SEOUL, Aug. 26 (Yonhap) -- The U.S. is open to dialogue with North Korea, a U.S. diplomat said Friday, calling on Pyongyang to show sincerity in reviving the long-stalled six-nation talks on dismantling its nuclear programs.

"This process depends on the decisions and actions of North Korea," said Mark Tokola, deputy chief of mission of the U.S. Embassy in Seoul, during a forum on the Korean Peninsula issue held in downtown Seoul.

The six-party talks involving the two Koreas, the U.S., Japan, Russia and China began in 2003 with an aim to end Pyongyang's nuclear ambitions through peaceful negotiations but have been stalled since 2009 when Pyongyang quit them.
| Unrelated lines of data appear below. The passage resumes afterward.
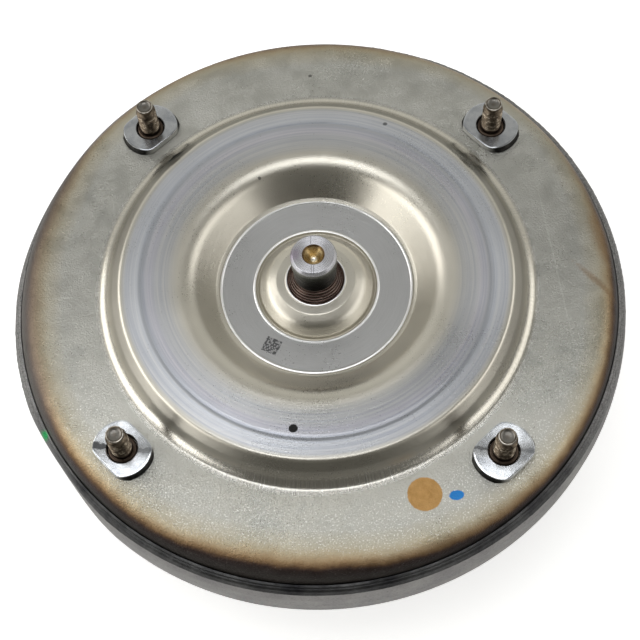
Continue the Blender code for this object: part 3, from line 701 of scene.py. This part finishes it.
# ---------------------------------------------------------------- front cover
PLATEAU = 10.35                                     # height of the cover's raised ring
COVER_LINE = [
    # lip round the nose, and the dome
    (13.9, -1.0, 0.0), (13.9, 2.9, 0.1), (14.2, 3.4, 0.25), (14.8, 3.3, 0.3), (15.3, 3.05, 0.2),
    (19.3, 3.0, 1.6), (24.0, 0.9, 9.0), (28.0, -3.4, 3.0),
    # machined ring between its two cut edges
    (29.1, -5.4, 0.3), (29.7, -5.0, 0.2), (30.1, -3.95, 0.3), (30.8, -3.85, 0.5), (31.4, -4.15, 0.2),
    (46.4, -3.5, 0.2), (47.0, -3.1, 0.4), (47.7, -3.2, 0.3), (48.1, -4.1, 0.2), (49.8, -3.3, 1.0),
    # bowl, then the raised ring with a faint groove
    (62.3, PLATEAU, 13.0), (77.5, PLATEAU, 12.0), (83.6, PLATEAU + 0.05, 3.0),
    (85.2, PLATEAU - 0.07, 2.0), (86.8, PLATEAU + 0.07, 3.0), (95.9, PLATEAU + 0.03, 2.8),
    # step, flat ring and rounded rim
    (100.3, 6.5, 8.0), (105.0, 0.0, 8.5), (113.0, 0.05, 4.0),
    (COVER_R - 0.3, 0.0, 10.6), (COVER_R, COVER_LOW, 0.0),
    # inner side, from the rim back to the nose
    (144.4, COVER_LOW, 0.0), (144.2, -11.0, 0.0), (144.2, -3.7, 6.2), (108.0, -3.7, 0.0),
    (104.6, -2.6, 0.0), (92.6, 6.4, 0.0), (68.0, 6.4, 0.0), (58.5, 2.6, 0.0), (50.2, -6.2, 0.0),
    (47.0, -6.7, 0.0), (29.0, -6.8, 0.0), (23.8, -1.0, 0.0)]


def cover_shape(r, z, a):
    """Slight unevenness of the pressing, and shallow dents in the step beside the studs."""
    step_r, step_half, dent_half = 100.5, 6.0, 9.0
    if r > 60.0 and z > -2.0:
        z += 0.10 * wobble(a, r * 0.02, 1.4) * min(1.0, (r - 60.0) / 20.0)
    for stud, depth in zip(STUD_ANGLES, (0.5, 0.9, 0.5, 0.3)):
        along = angle_between(a, stud) * 100.0           # along the step (mm)
        if z > -1.0:
            z -= depth * bump_at(along, 0.0, dent_half) * bump_at(r, step_r, step_half)
    return r, z


verts, faces = lathe(rounded(COVER_LINE), shape=cover_shape, count=384)
new_object("cover", verts, faces, COVER, "housing", "front_cover")

# ---------------------------------------------------------------- pilot nose
NOSE_LINE = [(0.0, 23.3, 0.0), (1.2, 23.5, 0.2), (2.0, 24.4, 0.3), (5.4, NOSE_TOP - 0.1, 0.15),
             (10.0, NOSE_TOP, 0.3), (11.1, NOSE_TOP - 1.6, 0.5), (11.1, 20.5, 0.3),
             (10.2, 19.4, 0.3), (10.2, 11.0, 0.6)]
for k in range(5):                                   # turned grooves down the flared foot
    r0, z0 = 10.5 + 0.68 * k, FOOT_TOP - FOOT_PITCH * k
    NOSE_LINE += [(r0, z0, 0.12), (r0 + 0.12, z0 - 0.85, 0.12), (r0 + 0.60, z0 - 0.95, 0.12)]
NOSE_LINE += [(13.8, 2.0, 0.1), (13.8, -4.6, 0.0), (0.0, -4.6, 0.0)]
verts, faces = lathe(rounded(NOSE_LINE, 0.8), 128, closed=False)
new_object("nose", verts, faces, NOSE, "housing", "pilot_nose", 28.0)


# ---------------------------------------------------------------- pads and studs
def pad_mesh():
    """Weld pad round the origin: flats face +-X, and its round ends flare towards the cover."""
    half_long, half_flat, hole = 14.2, 11.25, 7.3
    count, squareness = 192, 16
    # measured out from the hole, or in from the edge on top, or out from the edge at the side
    lines = [(hole, 0.3, 0), (hole, PAD_TOP - 0.35, 0), (hole + 0.35, PAD_TOP, 0),
             (hole + 0.8, PAD_TOP, 0), (1.0, PAD_TOP, 1), (0.45, PAD_TOP, 1),
             (0.15, PAD_TOP - 0.1, 1), (0.0, PAD_TOP - 0.35, 1),
             (0.0, PAD_TOP - 0.5, 2), (0.45, 1.4, 2), (1.0, 0.3, 2)]
    verts = []
    for i in range(count):
        a = TAU * i / count
        flat = half_flat / max(1e-6, abs(math.cos(a)))
        edge = (half_long ** -squareness + flat ** -squareness) ** (-1.0 / squareness)
        flare = min(1.0, max(0.0, (flat - half_long) / 9.0))      # full at the round ends
        for value, z, kind in lines:
            r = (value, edge - value, edge + value * flare)[kind]
            verts.append((r * MM * math.cos(a), r * MM * math.sin(a), z * MM))
    size = len(lines)
    rows = [[i * size + k for i in range(count)] for k in range(size)]
    return verts, skin(rows, closed=True)


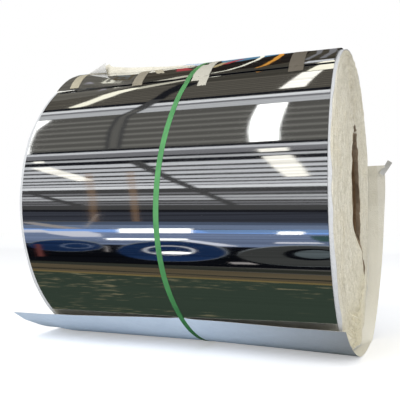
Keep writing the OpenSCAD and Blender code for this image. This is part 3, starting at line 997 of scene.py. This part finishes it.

During a summit meeting with Russian President Dmitry Medvedev, North Korean leader Kim Jong-il expressed his intent to suspend nuclear tests and to rejoin the multilateral talks without preconditions, the latest of his repeated expressions of willingness to return to the table.

In late July, North Korea and the U.S. held rare high-level meetings in New York on how to resume the multilateral talks. The New York meeting followed talks between the chief nuclear envoys of South Korea and North Korea in Indonesia in which they agreed to make joint efforts to reopen the six-party talks.

"We hope to see a seriousness of purpose by the DPRK, in which it engages in negotiations with sincerity and is prepared for such negotiations to be constructive," he said, citing the official name of the communist nation. "We are not interested in negotiations for the sake of saying that we are having negotiations."

The diplomat also stressed the U.S. commitment to cooperating with Seoul and other member countries of the six-party talks "to press the DPRK to choose a positive path," adding the multilateral talks are the best framework as "no one nation on its own can solve the proliferation threat posed by North Korea's nuclear program."

In terms of the bilateral economic relations between Seoul and Washington, Tokola emphasized the importance of the free trade agreement (FTA) between the two countries, which has been awaiting approval from the legislatures of the two countries after being signed in June 2007.

"We have a deeply linked economic relationship, a relationship that will be even stronger with the ratification of the KORUS FTA," he said. "I can think of nothing else that would more effectively bind our two countries together."